Prior to writing Powder Burn, I worked at Newsweek magazine for 13 years; the first six as a Washington, D.C. correspondent and the last seven as a Colorado-based special correspondent covering the Rocky Mountain region. After moving to Colorado in late 1994, I covered a rash of high-profile stories, including the JonBenet Ramsey homicide, the Columbine High School tragedy, and the mysterious crash of a fully-armed Air Force fighter jet. I appeared more than 40 times on Larry King Live as a commentator on the Ramsey case, as well as CBS This Morning, NBC News’ Today show and many others. I was also an associate producer of a critically acclaimed documentary entitled JonBenet’s America that was commissioned by the UK’s Channel 4 and which appeared on the A&E Channel in the United States.

I traveled from the panhandle of Idaho to the bootheel of New Mexico for Newsweek, writing about a broad range of subjects — from the bison slaughter in Yellowstone National Park to a cover story about the possibility of life on Mars. While a Washington correspondent, I flew on Air Force One with two presidents (Bush père and Clinton) and contributed to several Newsweek cover stories during the Gulf War, as well as many others — including the San Francisco earthquake, the Hubble Space Telescope, gays in the military, and global warming. I reported about the demise of the Siberian tiger from the Russian Far East and traveled upcountry in Haiti with U.S. Special Forces troops in 1994 during our “intervasion.”

I have also written for more than four dozen other magazines, including National Geographic, Harper’s, Rolling Stone, Smithsonian, The New York Times Magazine, the Washington Post Sunday Magazine, Outside, Esquire, Men’s Journal, The Weekend Australian, The Guardian, National Wildlife and Wilderness.

In 2009, I co-founded The Story Group, an independent multimedia journalism business. We have created several climate change related series that aim to personify climate change causes and impacts in ways that hit people’s hearts as well as their minds. Please visit our website and contact us for assignments.

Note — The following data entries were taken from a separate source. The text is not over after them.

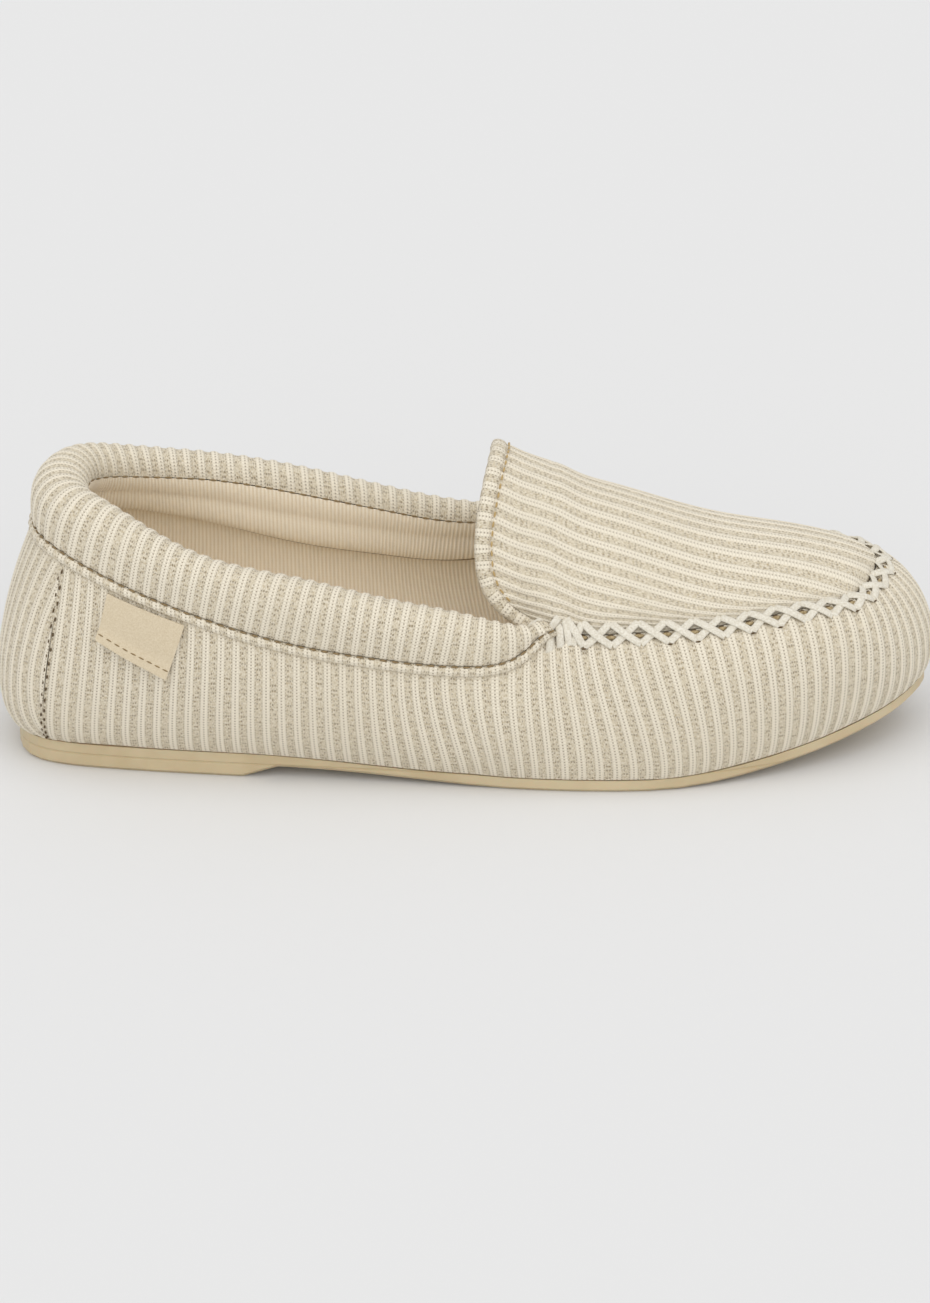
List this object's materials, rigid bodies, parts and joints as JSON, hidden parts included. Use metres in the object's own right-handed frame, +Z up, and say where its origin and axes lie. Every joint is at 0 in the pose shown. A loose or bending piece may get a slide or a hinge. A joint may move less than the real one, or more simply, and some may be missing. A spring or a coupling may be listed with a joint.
{
  "type": "moccasin slipper",
  "caption": "Right moccasin slipper in ribbed knit, with a cross-stitched apron, a padded collar, a soft lining and a thin moulded rubber sole with a low heel.",
  "frame": {"origin": "on the floor under the middle of the slipper's bounding box", "axes": "+X towards the toe, +Y towards the inner side of the foot, +Z up"},
  "size_m": [0.2494, 0.089, 0.083],
  "materials": {
    "outsole": "honey-coloured moulded rubber, satin, slightly translucent",
    "insole": "brushed terry footbed, warm beige",
    "upper": "ribbed knit, cream ribs over grey-beige marl",
    "apron": "ribbed knit, cream ribs over grey-beige marl, ribs along the foot",
    "throat_binding": "folded knit binding with a topstitch",
    "collar": "padded ribbed knit over a warm beige terry lining",
    "collar_piping": "folded knit strip with topstitches",
    "label": "plain cream woven tape, bare"
  },
  "bodies": {
    "root": {"outsole": "outsole", "insole": "insole", "upper": "upper", "apron": "apron", "throat_binding": "throat_binding", "collar": "collar", "collar_piping": "collar_piping", "label": "label"}
  },
  "joints": []
}
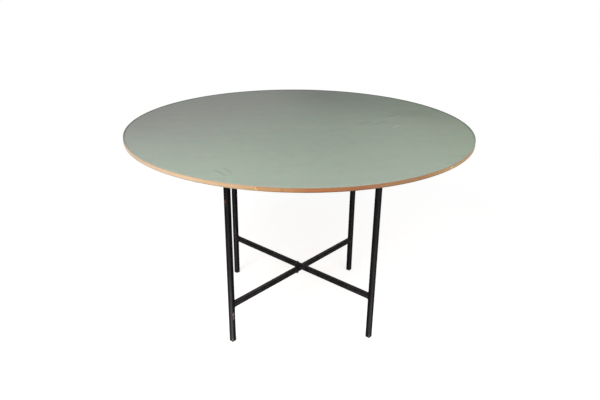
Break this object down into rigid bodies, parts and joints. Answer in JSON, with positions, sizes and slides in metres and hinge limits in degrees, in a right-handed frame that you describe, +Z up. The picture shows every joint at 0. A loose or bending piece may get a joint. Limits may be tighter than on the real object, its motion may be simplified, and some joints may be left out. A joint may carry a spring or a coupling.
{
  "type": "folding trestle table",
  "caption": "Round table with a loose linoleum-faced top, thin wood lipping and a folding cross trestle of slim black square tube, turning on upright bolts where its bars cross.",
  "frame": {"origin": "on the floor, under the centre of the round top", "axes": "+Z up, the picture's front at -Y and its right at +X; the two frames stand at 45 degrees to X and Y"},
  "size_m": [1.2, 1.2, 0.727],
  "materials": {
    "black_paint": "worn satin black paint on welded steel tube, chipped to red primer in places",
    "black_plastic": "moulded black plastic, scuffed",
    "dark_steel": "darkened steel bolt and nut, worn on the edges",
    "plain_steel": "dull zinc plate",
    "board": "lightly sanded birch veneer, bare on the underside",
    "linoleum": "worn matt sage green linoleum with faint streaks and scuffs",
    "pale_lipping": "oiled pale wood, rounded at its lower edge",
    "red_lipping": "oiled red-brown wood, rounded at its lower edge",
    "beech": "planed beech",
    "screw_steel": "yellow zinc"
  },
  "bodies": {
    "lower_frame": {"leg_front_left": "black_paint", "foot_front_left": "black_plastic", "pad_front_left": "black_plastic", "leg_back_right": "black_paint", "foot_back_right": "black_plastic", "pad_back_right": "black_plastic", "stretcher_lower": "black_paint", "rail_lower": "black_paint", "stretcher_spacer": "plain_steel", "stretcher_fixed_bush": "plain_steel", "rail_spacer": "plain_steel", "rail_fixed_bush": "plain_steel", "pivot_bolts": "dark_steel", "pivot_nuts": "dark_steel", "pivot_washers": "plain_steel"},
    "upper_frame": {"leg_front_right": "black_paint", "foot_front_right": "black_plastic", "pad_front_right": "black_plastic", "leg_back_left": "black_paint", "foot_back_left": "black_plastic", "pad_back_left": "black_plastic", "stretcher_upper": "black_paint", "rail_upper": "black_paint", "stretcher_turning_bush": "plain_steel", "rail_turning_bush": "plain_steel"},
    "tabletop": {"top_board": "board", "linoleum": "linoleum", "lipping_left": "pale_lipping", "lipping_right": "red_lipping", "block_screws": "screw_steel", "locating_block_front_left": "beech", "locating_block_back_right": "beech", "locating_block_front_right": "beech", "locating_block_back_left": "beech"}
  },
  "joints": [
    {"name": "fold", "type": "hinge", "parent": "lower_frame", "child": "upper_frame", "pos_m": [0, 0, 0.158], "axis": [0, 0, 1], "range_deg": [-86.5, 86.5]},
    {"name": "top_lift", "type": "slide", "parent": "lower_frame", "child": "tabletop", "axis": [0, 0, 1], "range_m": [0, 0.15]}
  ]
}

Before completing my Masters degree in journalism at the University of California at Berkeley, I lived in Asia for three years, teaching French and English in Japan and herding yaks in Tibet. I continue to love my time lost in the wilderness, climbing, hiking, skiing and kayaking.  I’ve lived more than a year on four continents, and speak fluent French, passable Spanish, and a smattering of a half dozen other languages, including Japanese, Dutch, German, and Moroccan Arabic. Although I’m a native Californian, I have resided in Colorado for the past 21 years.